Collected data:
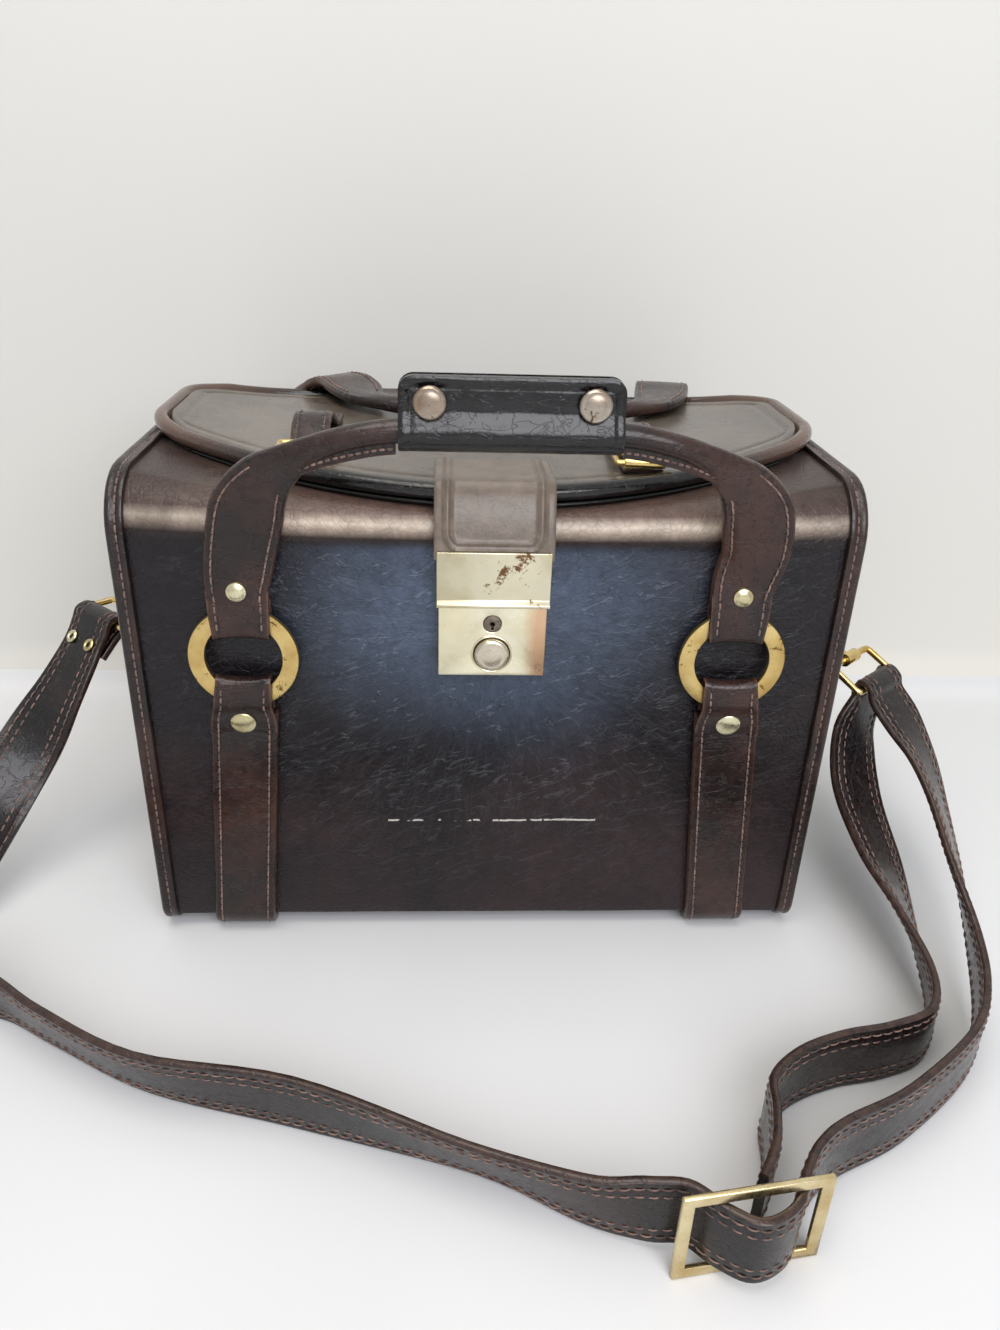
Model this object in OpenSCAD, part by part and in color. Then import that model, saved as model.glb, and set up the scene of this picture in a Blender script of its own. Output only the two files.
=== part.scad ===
// Leather-covered camera case with a padded hinged lid, twin handles and a shoulder strap.
// X runs to the right, Y to the back and Z up. The origin is the middle of the base's underside.

/* [Case] */
// Width over the two end panels
case_w = 272; // [240:1:300]
// Depth from front face to back face
case_d = 165; // [150:1:180]
// Height of the end panels
case_h = 196; // [180:1:215]
// Thickness of the covered board walls
wall = 3.5; // [2.5:0.5:5]
// Thickness of the end panels
end_t = 4; // [3:0.5:6]
// Radius of the end panels' upper corners
corner_top_r = 20; // [14:1:24]
// Radius of the end panels' lower corners
corner_low_r = 8; // [6:1:12]
// How far the front face swells in the middle
front_bulge = 6.5; // [2:0.5:7]
// How far the top bend stands out beyond the swollen face
bend_extra = 2.5; // [1:0.5:3]
// How far the back face swells in the middle
back_bulge = 3; // [0:0.5:5]
// How far the mouth dips in the middle below the end panels
mouth_dip = 7; // [3:0.5:9]
// Width of the sewn edge binding
binding_w = 6.5; // [5:0.5:9]
// How far the binding stands out beyond the faces
binding_t = 2.2; // [1.5:0.1:3]

/* [Lid] */
// Half the lid's length
lid_half = 137; // [120:1:150]
// How far the middle of the lid's front edge overhangs the front face
lid_over = 5; // [0:0.5:6]
// How far the front edge curves back from its middle to its corners
lid_arc = 55; // [40:1:60]
// Radius of the padded rim
rim_r = 3.2; // [2.5:0.1:4]
// Thickness of the lid panel
lid_t = 4; // [3:0.5:5]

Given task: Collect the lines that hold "part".

Solution to the exercise:
Model this object in OpenSCAD, part by part and in color. Then import that model, saved as model.glb, and set up the scene of this picture in a Blender script of its own. Output only the two files.
=== part.scad ===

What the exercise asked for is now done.